18.         Par courriel du 9 novembre 2023, l’OCPM a informé les époux qu’ils ne pouvaient pas formuler une demande telle que celle du 25 août 2023, faute de base légale. Il leur a également imparti un délai au 15 décembre 2023 pour fournir des éléments concrets quant à l’assainissement des dettes de M. B______.

19.         Par courrier du 19 décembre 2023, les époux ont transmis à l’OCPM un courrier de Me H______ daté du 14 décembre 2023 résumant l’état des discussions avec les divers créanciers, relevant que la situation financière de M. B______ serait très prochainement saine. Concernant la demande d’autorisations de séjour du 25 août 2023, l’art. 30 al. 1 let. b LEI prévoyait spécifiquement une dérogation aux conditions d’admission. Or, le renvoi des enfants étant illicite, tant au regard de la Convention relative aux droits de l'enfant, conclue à New York le 20 novembre 1989, approuvée par l'Assemblée fédérale le 13 décembre 1996, instrument de ratification déposé par la Suisse le 24 février 1997 (CDE - RS 0.107), que de la jurisprudence de la Haute Cour administrative, leur situation en Suisse devait être régularisée. Au regard du droit à la vie privée et familiale au sens de l’art. 8 CEDH, ils devaient également être mis au bénéfice d’une autorisation de séjour, dans la mesure où les enfants, vu leur jeune âge, ne pouvaient être séparés de leurs parents. L’absence de nationalité commune rendait également impossible leur renvoi de Suisse, justifiant de régulariser la situation de toute la famille dans ce pays.

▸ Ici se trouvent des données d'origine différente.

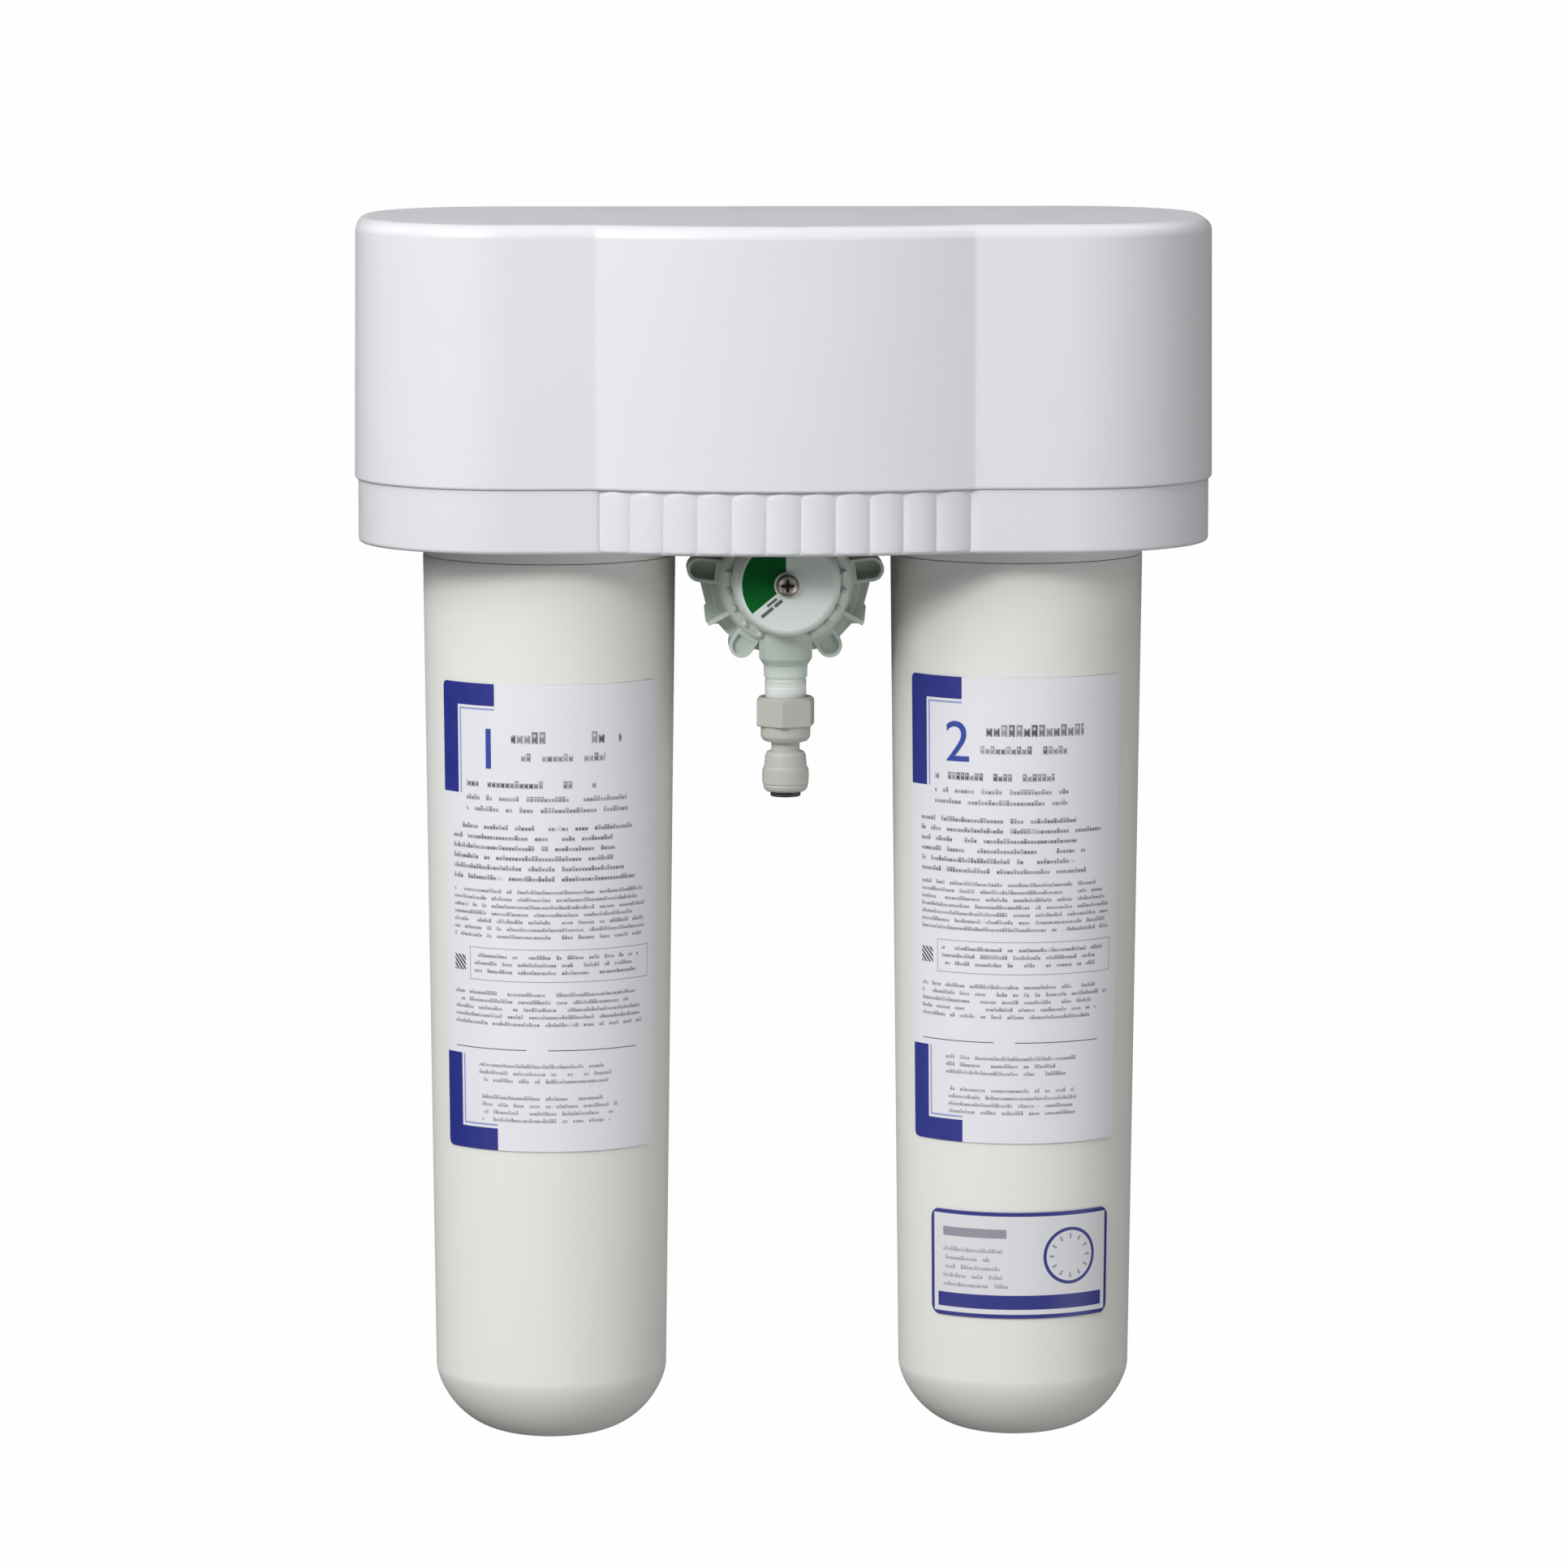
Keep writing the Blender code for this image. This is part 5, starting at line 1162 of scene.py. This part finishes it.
steps.append((rod(2.4, -50.0, -36.0, (0, -80.5), steps=24), "cut"))
for angle, circle in BOSSES:
    steps.append((rod(1.65, -78.8, -70.0, on_circle(circle, angle), "Y", 20), "cut"))
steps.append((lathe("groove", [(20.7, -76.2), (20.7, -73.0), (18.4, -73.0), (18.4, -76.2)], (0, METER_Z), BLANK, "Y", 96,
                    closed=True, level=False), "cut"))
for k in range(20):  # small nubs round the dial's edge
    x, z = on_circle(18.95, 9 + 18 * k)
    steps.append((lathe("nub", [(0, -90.0), (0.5, -89.9), (0.95, -89.4), (1.05, -88.6), (1.05, -87.0), (0, -87.0)], (x, z), BLANK,
                        "Y", 12, n=1, level=False), "join"))
combine(meter, *steps, sharp=38.0)
dress(meter, "root", "meter_green", "meter_housing")

plate = lathe("meter_back", [(0, -73.7), (25.3, -73.7, 0.3), (25.3, -70.5, 0.6), (0, -70.5)], (0, METER_Z), METER, "Y", 96)
steps = [(rod(BOSS_R, -73.7, -70.5, on_circle(circle, angle), "Y", 32), "join") for angle, circle in BOSSES]
steps.append((block((-22, -73.2, -49.4), (22, -56.0, -46.9)), "join"))
steps += [(rod(1.7, -77.0, -65.0, on_circle(circle, angle), "Y", 20), "cut") for angle, circle in BOSSES]
steps += [(rod(1.7, -53.0, -43.0, (x, -61.0), steps=20), "cut") for x in (-17.0, 17.0)]
combine(plate, *steps)
dress(plate, "root", "meter_green", "meter_back_plate")
for number, (angle, circle) in enumerate(BOSSES, 1):
    screw(f"back_screw_{number}", on_circle(circle, angle), -70.2, -78.4, 2.9, 1.9, 1.3, "Y", ZINC,
          f"meter_screw_{number}", "root", "zinc_steel")
gasket = lathe(
    "meter_seal",
    [(19.55 + 0.8 * math.cos(a), -75.05 + 0.8 * math.sin(a)) for a in (2 * math.pi * k / 14 for k in range(14))],
    (0, METER_Z), RUBBER, "Y", 72, closed=True, level=False,
)
dress(gasket, "root", "rubber_black", "meter_gasket")


def dial_material():
    """White cup with a dark green sector and short ticks round its edge."""
    g = Graph("dial_print")
    x, y, z = g.split(g.object_point())
    px, pz = g.mul(x, 1000.0), g.sub(g.mul(z, 1000.0), METER_Z)
    py = g.mul(y, 1000.0)
    away = g.m("SQRT", g.add(g.mul(px, px), g.mul(pz, pz)))
    turn = g.m("ARCTAN2", g.mul(px, -1.0), pz)  # from straight up towards the left, in radians
    wide = math.radians(129.5)
    front = g.below(py, DIAL_FACE_Y + 1.6, 0.1)
    arc_edge = 0.10
    inside = g.all(
        g.edge(g.mul(turn, away), 0.45, arc_edge), g.edge(g.mul(g.sub(wide, turn), away), 0.0, arc_edge),
        g.edge(away, 4.3, 0.12), g.below(away, 14.6, 0.12), front,
    )
    slow = g.noise(60.0, 2.0)
    fine = g.noise(1500.0, 2.0)
    white = g.mix(slow, (0.715, 0.770, 0.730), (0.750, 0.802, 0.765))
    green = g.mix(g.noise(160.0, 3.0), (0.001, 0.100, 0.014), (0.002, 0.128, 0.022))
    along = g.add(g.mul(px, -math.sin(wide)), g.mul(pz, math.cos(wide)))
    across = g.sub(g.mul(px, -math.cos(wide)), g.mul(pz, math.sin(wide)))
    bars = g.all(front, g.any(
        g.rect(along, across, 5.4, 9.4, 0.75, 1.65, 0.3), g.rect(along, across, 4.4, 7.6, 2.15, 3.3, 0.3),
        g.rect(along, across, 8.2, 13.0, 2.15, 3.3, 0.3)))
    tone = g.mix(g.mul(bars, 0.9), white, (0.040, 0.058, 0.062))
    tone = g.mix(inside, tone, green)
    set_shader(g, subsurface=0.08, depth=0.002, specular=0.14)
    return g.finish(tone, g.m("MULTIPLY_ADD", slow, 0.08, 0.42), fine, 0.06, 0.00003)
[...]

20.         Par décision du 5 mars 2024, exécutoire nonobstant recours, l’OCPM a refusé d’entrer en matière sur la demande de reconsidération du 27 septembre 2023 et confirmé les termes de sa décision du 16 janvier 2020.

Les circonstances ne s’étaient pas modifiées de manière notable depuis sa décision de refus et les conditions de l’art. 48 al. 1 de la loi sur la procédure administrative du 12 septembre 1985 (LPA-GE - E 5 10) n’étaient pas remplies, les éléments invoqués n’étant pas des faits nouveaux et importants susceptibles de modifier sa position.

Bien que la situation financière de M. B______ allait probablement s’améliorer, celle-ci n’était due qu’à l’écoulement du temps. Par ailleurs, si des discussions étaient en cours avec les créanciers, la dette restait actuellement intacte. Il en allait de même de l’avancement de l’intégration des enfants, étant précisé qu’aucun d’eux n’avait passé plusieurs années en Suisse dans la période déterminante de l’adolescence.

Concernant la différence de nationalité entre les différents membres de la famille, ils leurs appartenaient de faire les démarches nécessaires pour obtenir les autorisations dans l’un ou l’autre des pays où ils souhaitaient se rendre.

21.         Par acte du 8 avril 2024, les époux ont interjeté recours auprès du tribunal contre cette décision concluant, principalement, à son annulation et au renvoi du dossier à l’OCPM pour nouvelle décision, subsidiairement à la reconsidération de la décision de l’OCPM du 16 janvier 2020, sous suite de frais et dépens. À titre préalable, ils ont sollicité la restitution de l’effet suspensif au recours et la suspension de l’exécution de leur renvoi tel que décidé par décision du 16 janvier 2020.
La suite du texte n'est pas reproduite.